Coyotes are at home in many urban areas. Smart, silent, and skilled predators, they help keep rodent populations in check and play an important role in suburban and urban ecosystems while, for the most part, staying completely out of sight from humans. While many people are quick to fear these intelligent animals and blame them for the disappearance of a cat or small dog, the reality is that the majority of urban coyotes stay well clear of humans (and Fluffy) as much as they can help it.
Biologists around the country are working to understand more about how coyotes function in such populated settings and their research can go a long way for both calming people's nerves as well as teach us how we can maintain the distance between coyotes and humans that keeps coexistence peaceful. Part of this research includes trapping, collaring, and releasing coyotes then spending years tracking them to learn more about their daily lives.

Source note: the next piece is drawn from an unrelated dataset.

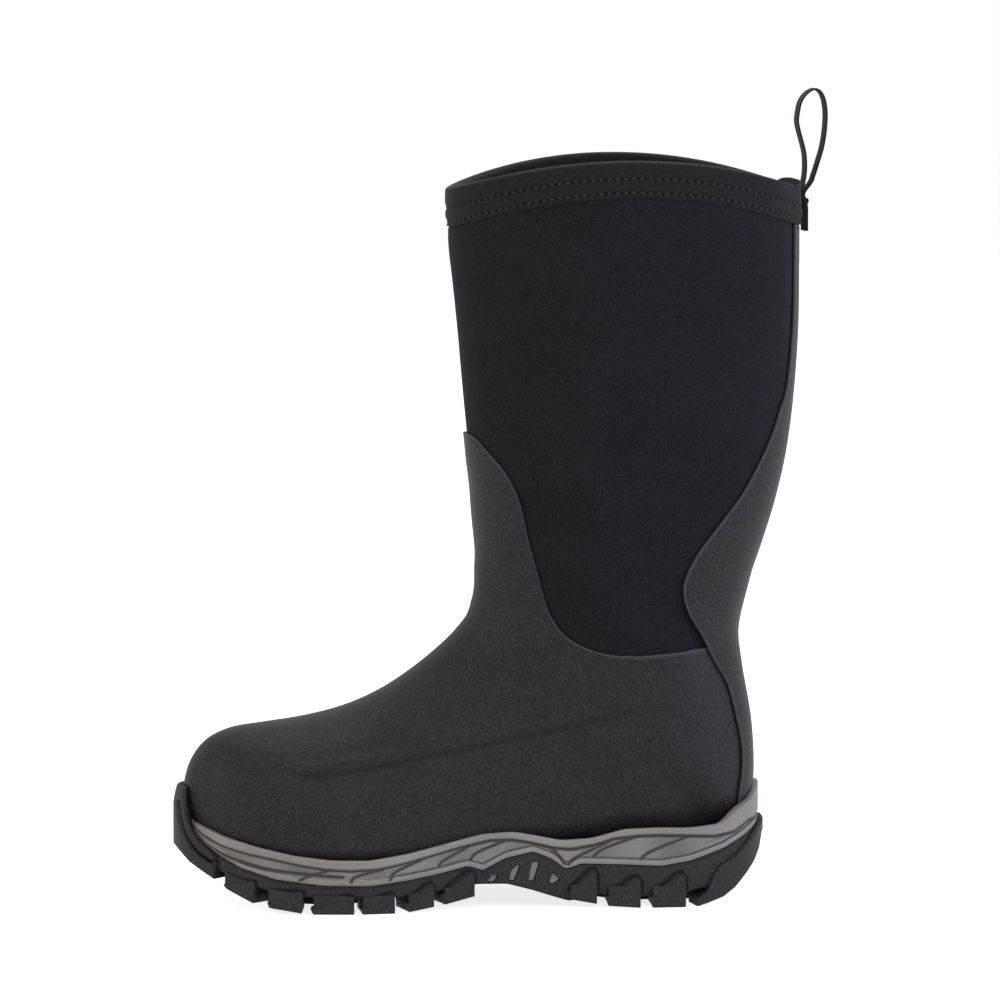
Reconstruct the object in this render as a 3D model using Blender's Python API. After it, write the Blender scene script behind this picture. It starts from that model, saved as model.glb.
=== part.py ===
"""A child's pull-on winter boot, right foot.

Metres, +Z up. The toe points to -X, the medial (inner) side to -Y. The origin is on the ground below the
middle of the boot's length, from the toe bumper to the pull loop.

The boot is drawn like a last: rings of points fan from the toe, round the instep and heel, and up the
shaft. Every layer of the upper is the same set of rings moved out or in along the skin's normals, so the
layers nest with a named clearance between them. The skin is the outer face of the neoprene.
"""
import math

import bmesh
import bpy
import numpy as np
from mathutils import Vector
from mathutils.bvhtree import BVHTree

# Overall sizes
SOLE_LENGTH = 0.2360  # toe bumper to the back of the heel
TOE_X = -0.1312  # front of the toe bumper
BALL_WIDTH = 0.0880  # midsole, at the ball of the foot
HEEL_WIDTH = 0.0700  # midsole, at the heel
SOLE_HEIGHT = 0.0320  # ground to the midsole's top edge beside the heel
COLLAR_HEIGHT = 0.2970  # ground to the top of the collar at its sides
COLLAR_WIDTH = 0.0910  # skin, across the top of the shaft
COLLAR_DIP = 0.0125  # how far the collar drops from its sides to its front and back
LATERAL_RISE = 0.0015  # the collar's outer side stands this much above its inner side
BINDING_HEIGHT = 0.0150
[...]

Check out this great video from Metro Parks biologists and park partners. They trap a coyote, complete a few medical tests and then release it to be part of their collared coyote research.
Actual conflicts with coyotes are really quite rare, considering how widespread the species has become across the US even in the most densely populated urban areas. And biologists want to keep it that way. This research is all part of helping both the scientific community and the public know more about how to coexist with these amazing animals. This fascinating short video explains so much about the how and why of studying coyotes.
If you spot a coyote in your neighborhood, remember that it is not something to fear but to respect and enjoy at a distance. Take time to learn the best practices for coexisting with coyotes -- which includes making sure they have no reason to come into your own back yard -- so that we can benefit from the important benefits like rodent control that coyotes provide for us for free.